## The problem:
Extract the first line through the line containing "tier_rise = 468; // [300:2:640]" from the listing below, exactly as written.

## Data excerpt:
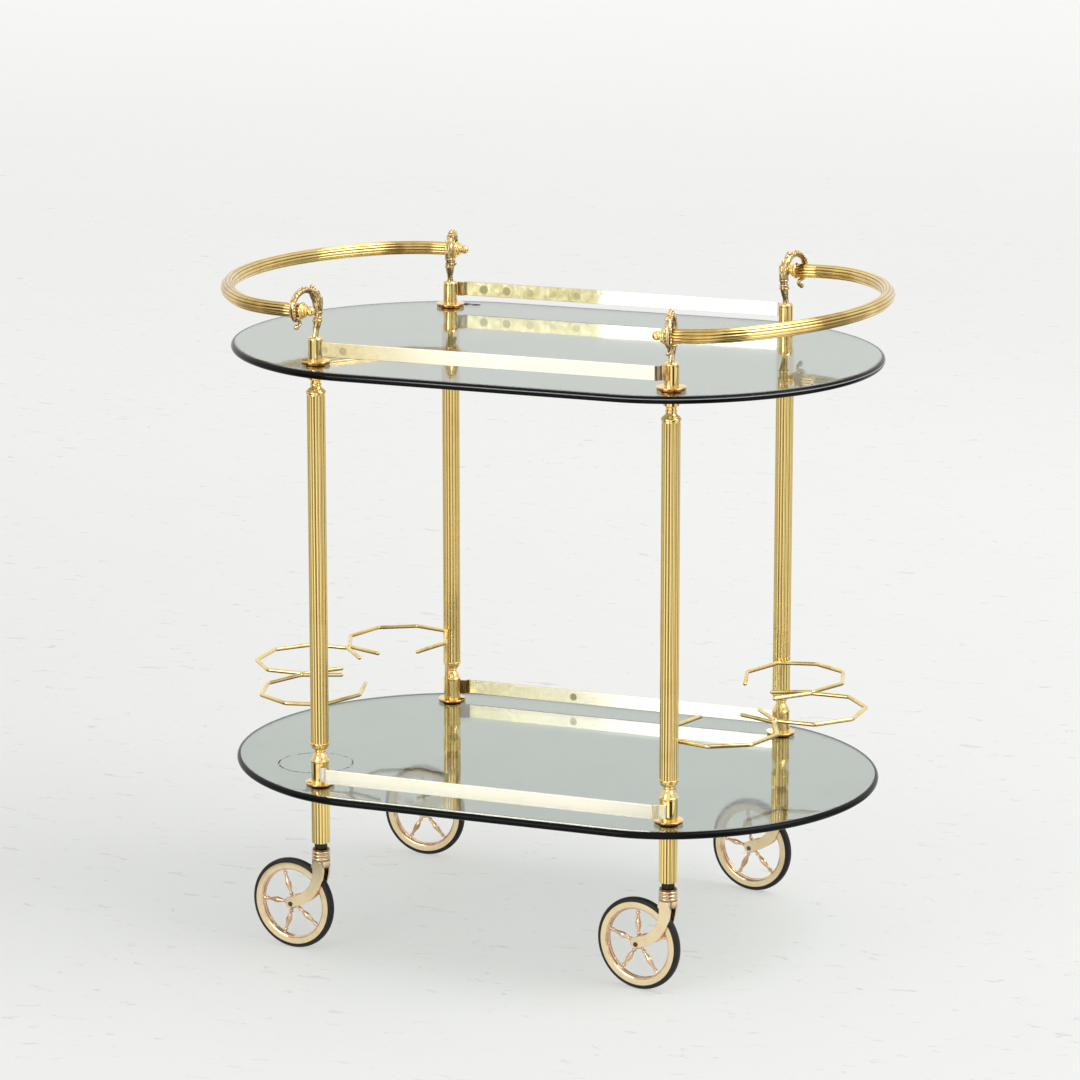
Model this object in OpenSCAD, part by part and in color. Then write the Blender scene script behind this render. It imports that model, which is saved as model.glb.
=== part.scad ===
// Two-tier oval dessert trolley: smoked glass shelves on four reeded brass posts,
// with gallery rails, two loop handles held in cast hooks, two wire bottle racks
// and four swivelling spoked casters. Millimetres, +Z up, +X along the length,
// the front faces -Y, and the origin is on the floor below the middle.

/* [Glass shelves] */
// Length of each oval shelf
glass_l = 730; // [680:5:900]
// Width of each oval shelf
glass_w = 478; // [440:2:600]
// Length of the straight stretch of each long side
glass_straight = 305; // [260:5:360]
// Radius of the tighter curve where a long side turns into an end
glass_corner_r = 172; // [150:1:185]
// Thickness of the glass
glass_t = 8; // [5:0.5:12]
// Height of the top face of the lower shelf above the floor
lower_top = 191; // [180:1:260]
// Rise from the lower shelf's top face to the upper shelf's
tier_rise = 468; // [300:2:640]

/* [Posts] */
// Distance between the posts along the length
post_dx = 404; // [360:2:480]
// Distance between the posts across the width
post_dy = 380; // [340:2:410]
// Diameter over the reeds of a column
column_d = 20; // [18:0.5:24]
// Number of reeds round a column
column_reeds = 16; // [12:1:20]
// Wall between the bottom of the grooves and the bore of a tube
tube_wall = 1.4; // [1:0.1:2]
// Diameter of the tie rod inside each post
rod_d = 6; // [4:0.5:8]
// Height of the plain part of the base turning
base_sleeve_h = 23; // [22:0.5:40]
// Diameter of the plain part of the base turning
base_sleeve_d = 19.6; // [18:0.2:22]
// Diameter of the sleeve above the top shelf
top_sleeve_d = 16; // [14:0.5:18]
// Height of the sleeve above the top shelf
top_sleeve_h = 25.5; // [25:0.5:40]
// Diameter of the flanges that clamp the glass
flange_d = 32; // [30:0.5:40]
// Thickness of the flanges
flange_t = 2.8; // [2:0.1:5]
// Thickness of the rubber gaskets
gasket_t = 1.2; // [0.8:0.1:2]
// Length of the leg stub below the lower shelf
stub_l = 56; // [40:1:80]

/* [Gallery rails] */
// Height of the flat rail bar
rail_h = 15.5; // [8:0.5:18]
// Thickness of the rail bar
rail_t = 3; // [2:0.5:4]
// How far the bar steps outward from its end tabs
rail_joggle = 5; // [0:0.5:7]
// Height of the top rails above the top flanges
rail_lift = 7.5; // [1:0.5:9]
// Height of the lower rails above the lower flanges
lower_rail_lift = 3; // [0.5:0.5:4]

/* [Handles] */
// Diameter over the reeds of the handle tube
handle_d = 15.6; // [14:0.2:16.4]
// Number of reeds round the handle tube
handle_reeds = 12; // [10:1:14]
// Reach of a handle beyond the middle of the posts
handle_reach = 164; // [140:2:220]
// Radius of the tighter bends near the hooks
handle_corner_r = 110; // [70:2:120]
// Upward tilt of the left handle in degrees
handle_tilt_left = 0; // [-2:0.5:4]
// Upward tilt of the right handle in degrees
handle_tilt_right = 2; // [-2:0.5:4]
// How far the hooks turn outward from the width direction, in degrees
hook_turn = 14; // [8:1:20]

/* [Bottle racks] */
// Diameter of the rack wire
wire_d = 4.6; // [3:0.2:5]
// Height of the wire rings above the lower shelf
rack_h = 87; // [60:1:140]
// Bend radius of the wire at the ring corners
wire_bend = 6; // [4:0.5:8]

/* [Casters] */
// Diameter of the wheel over the tyre
wheel_d = 102; // [90:1:104]
// Width of the tyre and the rim
wheel_w = 8.8; // [8:0.1:9]
// Radial thickness of the rubber tyre
tyre_t = 4.8; // [3:0.2:7]
// Radial thickness of the rim
rim_t = 8.4; // [5:0.2:9]
// Distance from the swivel axis back to the axle
caster_trail = 36; // [34:0.5:38]
// Diameter of the swivel collar
collar_d = 20.4; // [20:0.2:23]
// Thickness of a fork arm
arm_t = 2.5; // [2:0.1:3]
// Diameter of the axle pin
axle_d = 4.6; // [3:0.2:6]
// Number of spokes
spokes = 5; // [4:1:7]

/* [Hidden] */
$fn = 48;

// Left or right, front or back, for the four corners in the order fl, fr, bl, br
corner = [[-1, -1], [1, -1], [-1, 1], [1, 1]];
// Angle at which each caster stands, turned from trailing straight to the left
caster_angle = [-8, -12, -3, -12];
// First spoke of each wheel, in degrees up from +X
spoke_phase = [36, 20, 24, 28];

// Steps in each curve of a shelf's outline
arc_steps = 24;

// Clearances
seat = 0.15;
rod_play = 0.3;
spigot_play = 0.1;
running_fit = 0.05;
side_play = 0.3;
swivel_gap = 0.3;
eps = 0.01;

// Heights
upper_top = lower_top + tier_rise;
upper_under = upper_top - glass_t;
lower_under = lower_top - glass_t;
clamp_t = gasket_t + flange_t;
stub_top = lower_under - gasket_t;
stub_bottom = stub_top - stub_l;
base_z = lower_top + clamp_t;
base_rise = base_sleeve_h + 17;
column_z = base_z + base_rise - 0.6;
capital_top = upper_under - gasket_t;
capital_h = 24.5;
column_top = capital_top - capital_h;
column_l = column_top - column_z;
sleeve_z = upper_top + clamp_t;
sleeve_top = sleeve_z + top_sleeve_h;
handle_z = sleeve_top + 32.3;

// Reeded tubes: the reeds are round bars merged with a plain core
reed_depth = 0.95;
column_reed_r = column_d * 0.1;
column_bore_r = column_d / 2 - reed_depth - tube_wall;
handle_reed_r = handle_d * 0.122;
handle_bore_r = handle_d / 2 - reed_depth - tube_wall;
rod_bore_r = rod_d / 2 + rod_play;
spigot_r = column_bore_r - spigot_play;
spigot_l = 9;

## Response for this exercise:
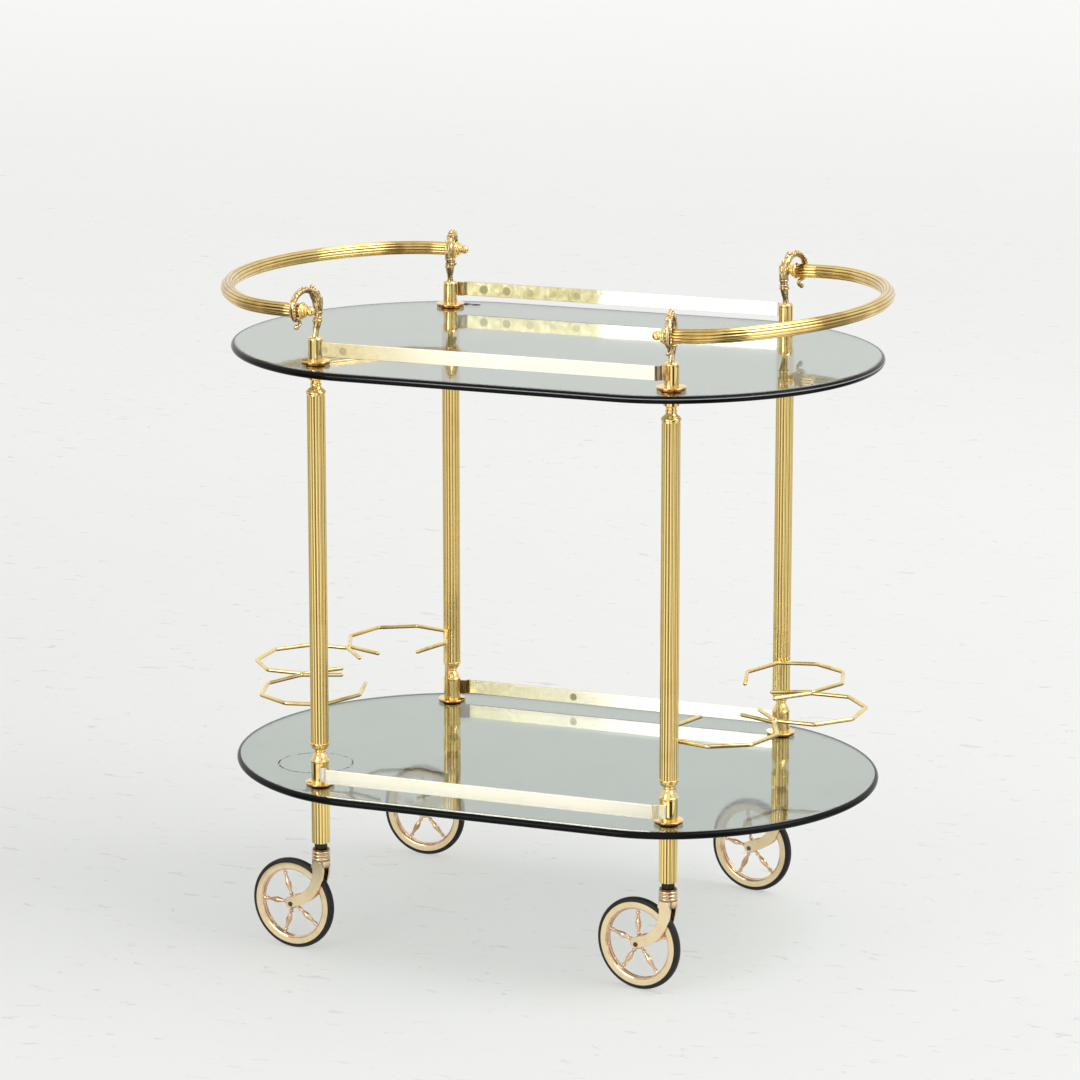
Model this object in OpenSCAD, part by part and in color. Then write the Blender scene script behind this render. It imports that model, which is saved as model.glb.
=== part.scad ===
// Two-tier oval dessert trolley: smoked glass shelves on four reeded brass posts,
// with gallery rails, two loop handles held in cast hooks, two wire bottle racks
// and four swivelling spoked casters. Millimetres, +Z up, +X along the length,
// the front faces -Y, and the origin is on the floor below the middle.

/* [Glass shelves] */
// Length of each oval shelf
glass_l = 730; // [680:5:900]
// Width of each oval shelf
glass_w = 478; // [440:2:600]
// Length of the straight stretch of each long side
glass_straight = 305; // [260:5:360]
// Radius of the tighter curve where a long side turns into an end
glass_corner_r = 172; // [150:1:185]
// Thickness of the glass
glass_t = 8; // [5:0.5:12]
// Height of the top face of the lower shelf above the floor
lower_top = 191; // [180:1:260]
// Rise from the lower shelf's top face to the upper shelf's
tier_rise = 468; // [300:2:640]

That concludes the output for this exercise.